The Bishops during offertory informed Prior Bede that he needed to be installed in the presence of all gathered and most especially in the presence of the Chiefs and the elders so that they could come forward to greet him, since this was something very peculiar in the Ghanaian setting that a chief does not stand to greet someone unless the person is elevated before him. Before the second collection the three Bishops installed Prior Bede of a Chiefs stool, sitting him down three time in the name of the Holy Trinity, then all came to greet him including the chiefs with his Queen mother and elders while the wonderful Dagaaba choir sang.
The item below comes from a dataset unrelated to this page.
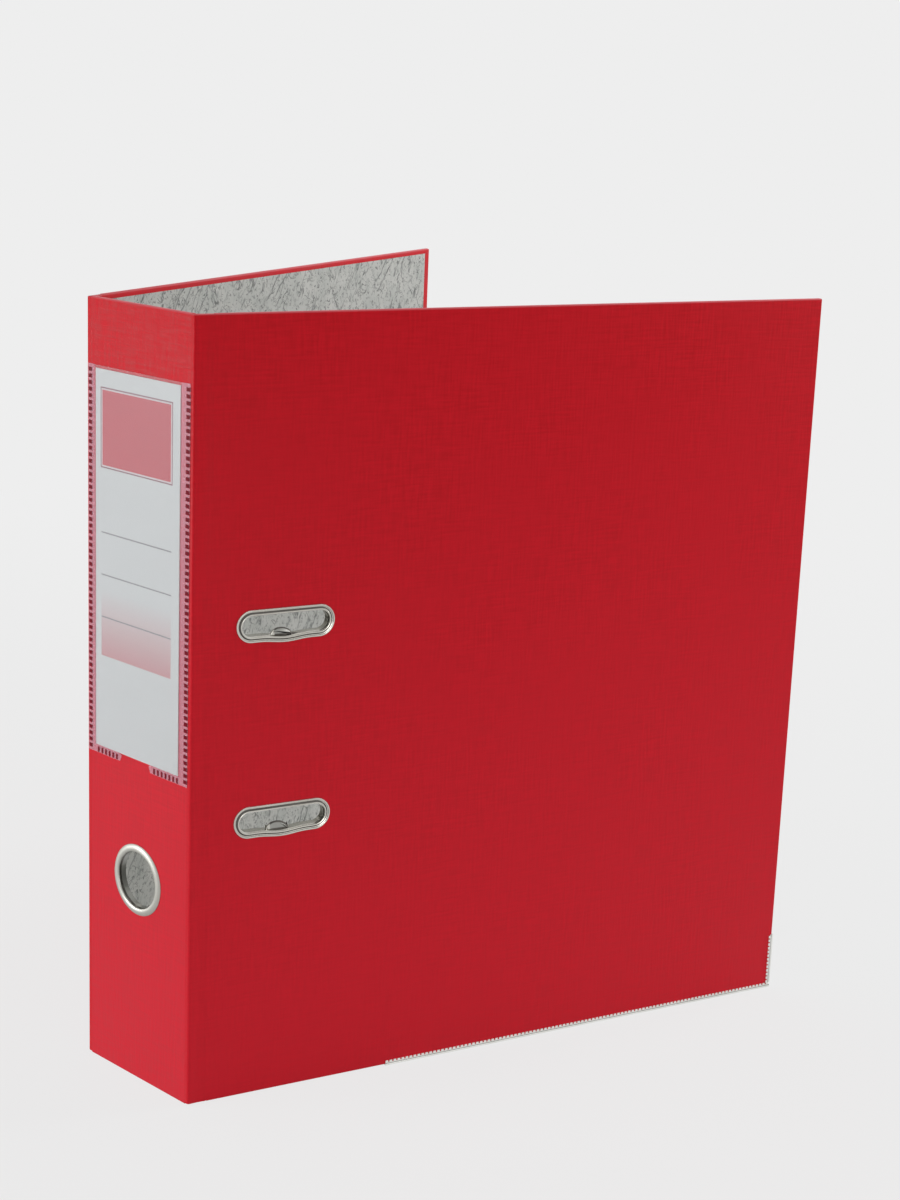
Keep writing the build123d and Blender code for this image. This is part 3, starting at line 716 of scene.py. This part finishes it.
def printed_card():
    """Smooth white card with offset print: even, slightly dull, with crisp edges."""
    material, shader = start_material("printed_card", {"Roughness": 0.55})
    place = add(material, "TexCoord", {}).outputs["Object"]
    inputs = {"Vector": place, "Location": (0, -header_shift * mm, 0)}
    middle = add(material, "Mapping", inputs).outputs[0]
    split = add(material, "SeparateXYZ", {"Vector": middle}).outputs
    across = combine(material, "ABSOLUTE", split["Y"], 0.0)
    height = split["Z"]
    crisp = 0.12 * mm

    def block(side, foot, top):
        """1 inside an upright rectangle in the middle of the card, and 0 outside it."""
        inside = fade(material, across, (side * mm) + crisp, (side * mm) - crisp)
        above = fade(material, height, (foot * mm) - crisp, (foot * mm) + crisp)
        below = fade(material, height, (top * mm) + crisp, (top * mm) - crisp)
        return combine(material, "MULTIPLY", inside, combine(material, "MULTIPLY", above, below))

    inputs = {"Vector": place, "Scale": 1 / (0.4 * mm), "Detail": 3}
    fibre = add(material, "TexNoise", inputs).outputs[0]
    tone = mix(material, fibre, colour("d1dad9"), colour("d9e1e0"))
    fading = fade(material, height, band_foot * mm, band_top * mm, band_ink, 0.0)
    band = combine(material, "MULTIPLY", block(ruled_side, band_foot, band_top), fading)
    tone = mix(material, band, tone, colour("c4283c"))
    for line in ruled_heights:
        rule = block(ruled_side, line - ruled_width / 2, line + ruled_width / 2)
        tone = mix(material, rule, tone, colour("8f9496"))
    for margin, ink in ((0, "84505e"), (0.5, "dcd8d9"), (1.1, "c42c3e")):
        panel = block(header_side - margin, header_foot + margin, header_top - margin)
        tone = mix(material, panel, tone, colour(ink))
    feed(material, shader, {"Base Color": tone})
    return material


dress(frame["nodes"]["spine_label"], printed_card())

# ---- Slot rims ---------------------------------------------------------------------------
# Two nickel plated rims line the slots of the front cover, pressed in two steps and closed over
# a flat plate inside. A nose at the foot of each catches the arch when the file is shut.
slot_along, slot_length, slot_width = 38.1, 36.6, 8.0
slot_heights = {"upper": 197.2, "lower": 117.2}
slot_bulge, slot_bulge_half, bulge_cuts = 0.85, 11.0, 14
slot_segments, foot_slack = 48, 0.05
rim_width = 2.7
backing = 0.6
# The rim's section from its outside inwards, as steps: how far in, how far out of the cover, and
# finish. Finish 0 is bright plating, 1 painted shade, and 2 painted shade only round the slot's
# far end.
rim_steps = (
    (0.06, 0.25, 0),
    (0.2, 0.25, 0),
    (0.3, 0.05, 0),
    (0.25, -0.1, 0),
    (0.08, -0.25, 1),
    (0.3, -0.1, 0),
    (0.6, 0.52, 1),
    (0.3, 0.12, 0),
    (0.25, -0.1, 0),
    (0.2, -0.4, 0),
    (0.13, -0.7, 2),
    (0.03, -panel - backing, 0),
)
rim_sheet = 0.35
nose_width, nose_height, nose_sheet = 9.6, 3.2, 0.6
nose_step, nose_depth, nose_rim = 1.5, 1.2, 0.5
nose_lean, nose_highlight_width = radians(18), 2.9
nose_segments, nose_round = 32, 0.12 * mm


def slot_face(bm, height, margin):
    """A face with the outline of a slot, grown all round, on the cover's outer face."""
    radius = slot_width / 2 + margin
    straight = (slot_length - slot_width) / 2
    flat = Matrix.Translation((slot_along, 0, height)) @ Matrix.Rotation(pi / 2, 4, "X")
    half_step = Matrix.Rotation(pi / slot_segments, 4, "Z")
    ring = bmesh.ops.create_circle(
        bm, cap_ends=True, segments=slot_segments, radius=radius, matrix=flat @ half_step
    )
    for vert in ring["verts"]:
        across = vert.co.x - slot_along
        vert.co.x += straight * (1 if across > 0 else -1)
    foot = min(vert.co.z for vert in ring["verts"])
    foot_edges = [
        edge
        for edge in bm.edges
        if all(abs(vert.co.z - foot) < foot_slack for vert in edge.verts)
    ]
    long_edges = [edge for edge in foot_edges if edge.calc_length() > straight / 2]
    bmesh.ops.subdivide_edges(bm, edges=long_edges, cuts=bulge_cuts)
    for vert in bm.verts:
        across = (vert.co.x - slot_along) / slot_bulge_half
        if abs(across) < 1 and abs(vert.co.z - foot) < foot_slack:
            vert.co.z -= slot_bulge * (1 + cos(pi * across)) / 2
    bm.faces.ensure_lookup_table()
    return bm.faces[0]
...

Rev. Dom Ambrose Flavell gave the vote of thanks, after the mass came to a close and yes he gave an extraordinary exhortation and a wonderful advice to the Prior, since he had experienced Kristo Buase as the Superior for many years. The party afterward, as now we call the reception of every great ceremony, was on point since there were provisions made for the refreshment and nourishment of all who attended the event. All left in great satisfaction, for they had been blessed by this wonderful celebration and the grace of God was now abiding in them. In the evening after the community said good bye to the oblates who came from Accra, as they were the last to leave, sat at recreation to savour the lasting sweetness of the wonderful event God had made possible through the wonderful organization skills of Dom. Gabriel Peh with the support and the cooperation of the community. The Lord has indeed been good to the community of Kristo Buase and as the psalm of the day stated: “I will bless your name forever, O Lord”, we are indeed thankful.